If one has a little amount of spare time, leisure and entertainment avenues abound in the city. Cinema theatres, auditoriums, the zoo cum botanical garden, the state museum, the planetarium, the district library, numerous parks, river cruises, game parlors, glitzy restaurants, a visitor is presented with a wide range of choices. As a cultural centre, the Sankardev Kalashetra opens a window to the rich cultural heritage of the state Assam. set amidst a luxurious landscape, a visit to the complex in an experience in its own right. The Balaji Temple, net to the national highway, showcases the marvelous blend of ancient and modern architecture. The Bashista Temple grounds at the southern end of the city is not only a pilgrimage site but also a favored picnic spot for the citizens. Nestled among hills, rocks and sparkling clear water, one communicate with Mother Nature herself.

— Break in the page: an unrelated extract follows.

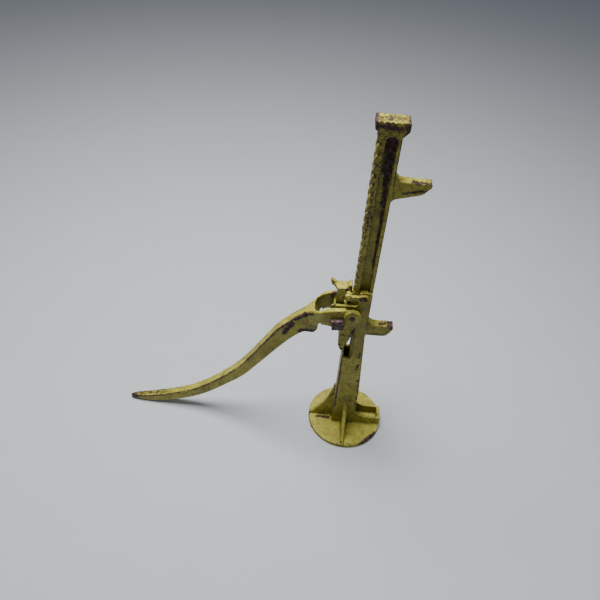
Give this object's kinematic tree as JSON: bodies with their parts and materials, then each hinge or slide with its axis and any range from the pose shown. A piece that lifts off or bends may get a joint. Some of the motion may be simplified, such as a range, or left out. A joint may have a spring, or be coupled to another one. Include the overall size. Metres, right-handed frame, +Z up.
{
  "type": "ratchet rack jack",
  "caption": "Lever-operated ratchet jack: round-footed column, sliding toothed rack bar with head and side toes, forked lever, lifting stirrup and holding dog with its keeper link.",
  "frame": {"origin": "centre of the round foot, on its flat underside", "axes": "+Z up along the rack bar, +X towards the side toes, the lever reaches out to -X and rests its tip on the ground, -Y is the front with the square bolt head"},
  "size_m": [0.7155, 0.203, 0.913],
  "materials": {
    "standard": "old yellow paint over rough iron, chipped to dark rust on edges and worn faces",
    "rack_bar": "old yellow paint over rough iron, chipped to dark rust on edges and worn faces",
    "lever": "old yellow paint over rough iron, chipped to dark rust on edges and worn faces",
    "lifting_dog": "old yellow paint over rough iron, chipped to dark rust on edges and worn faces",
    "holding_dog": "old yellow paint over rough iron, chipped to dark rust on edges and worn faces",
    "strap_front": "old yellow paint over rough iron, chipped to dark rust on edges and worn faces",
    "strap_back": "old yellow paint over rough iron, chipped to dark rust on edges and worn faces",
    "keeper_link": "thin worn yellow paint with rust showing through",
    "keeper_pin": "thin worn yellow paint with rust showing through",
    "lifting_dog_rivet_lower": "thin worn yellow paint with rust showing through",
    "lifting_dog_rivet_upper": "thin worn yellow paint with rust showing through",
    "fulcrum_bolt": "bare rusted iron, matte",
    "fulcrum_nut": "bare rusted iron, matte",
    "lift_pin_front": "bare rusted iron, matte",
    "lift_pin_back": "bare rusted iron, matte",
    "keeper_stud": "bare rusted iron, matte",
    "holding_dog_pivot": "bare rusted iron, matte",
    "fulcrum_washer": "dull bare steel",
    "fulcrum_sleeve": "dull bare steel",
    "fulcrum_cotter": "dull bare steel"
  },
  "bodies": {
    "standard": {"standard": "standard", "fulcrum_bolt": "fulcrum_bolt", "fulcrum_nut": "fulcrum_nut", "fulcrum_washer": "fulcrum_washer", "fulcrum_cotter": "fulcrum_cotter", "fulcrum_sleeve": "fulcrum_sleeve", "keeper_stud": "keeper_stud", "holding_dog_pivot": "holding_dog_pivot"},
    "rack": {"rack_bar": "rack_bar"},
    "lever": {"lever": "lever", "lift_pin_front": "lift_pin_front", "lift_pin_back": "lift_pin_back"},
    "lifting_dog": {"lifting_dog": "lifting_dog", "strap_front": "strap_front", "strap_back": "strap_back", "lifting_dog_rivet_lower": "lifting_dog_rivet_lower", "lifting_dog_rivet_upper": "lifting_dog_rivet_upper"},
    "holding_dog": {"holding_dog": "holding_dog", "keeper_pin": "keeper_pin"},
    "keeper_link": {"keeper_link": "keeper_link"}
  },
  "joints": [
    {"name": "rack_slide", "type": "slide", "parent": "standard", "child": "rack", "axis": [0, 0, 1], "range_m": [-0.3405, 0.0214]},
    {"name": "lever_swing", "type": "hinge", "parent": "standard", "child": "lever", "pos_m": [-0.059, 0, 0.42], "axis": [0, 1, 0], "range_deg": [0, 52]},
    {"name": "lifting_dog_swing", "type": "hinge", "parent": "lever", "child": "lifting_dog", "pos_m": [-0.026, 0, 0.442], "axis": [0, 1, 0], "range_deg": [-42, 0]},
    {"name": "holding_dog_tilt", "type": "hinge", "parent": "standard", "child": "holding_dog", "pos_m": [-0.06, 0, 0.4555], "axis": [0, -1, 0], "range_deg": [0, 8]},
    {"name": "keeper_link_swing", "type": "hinge", "parent": "holding_dog", "child": "keeper_link", "pos_m": [-0.0415, 0, 0.497], "axis": [0, 1, 0], "range_deg": [0, 12]}
  ],
  "couplings": [
    {"joint": "lifting_dog_swing", "follows": "lever_swing", "ratio": -0.75},
    {"joint": "keeper_link_swing", "follows": "holding_dog_tilt", "ratio": 1.46}
  ]
}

For the religious minded, the Kamakhya Temple weaves its magic over the city. Sitting atop the Nilachal (Kamakhya) hill, the temple is a prime pilgrimage site and receives the highest number of visitors in the state.

For visitors interested in a bit of shopping or looking for a new souvenirs, the numerous marketplaces in the city offer a wide spectrum of products. One can buy the famous Assamese pat and muga silks at the many retail outlets. Special showrooms operated by ARTFED offer and showcase the traditional craftsmanship of the state.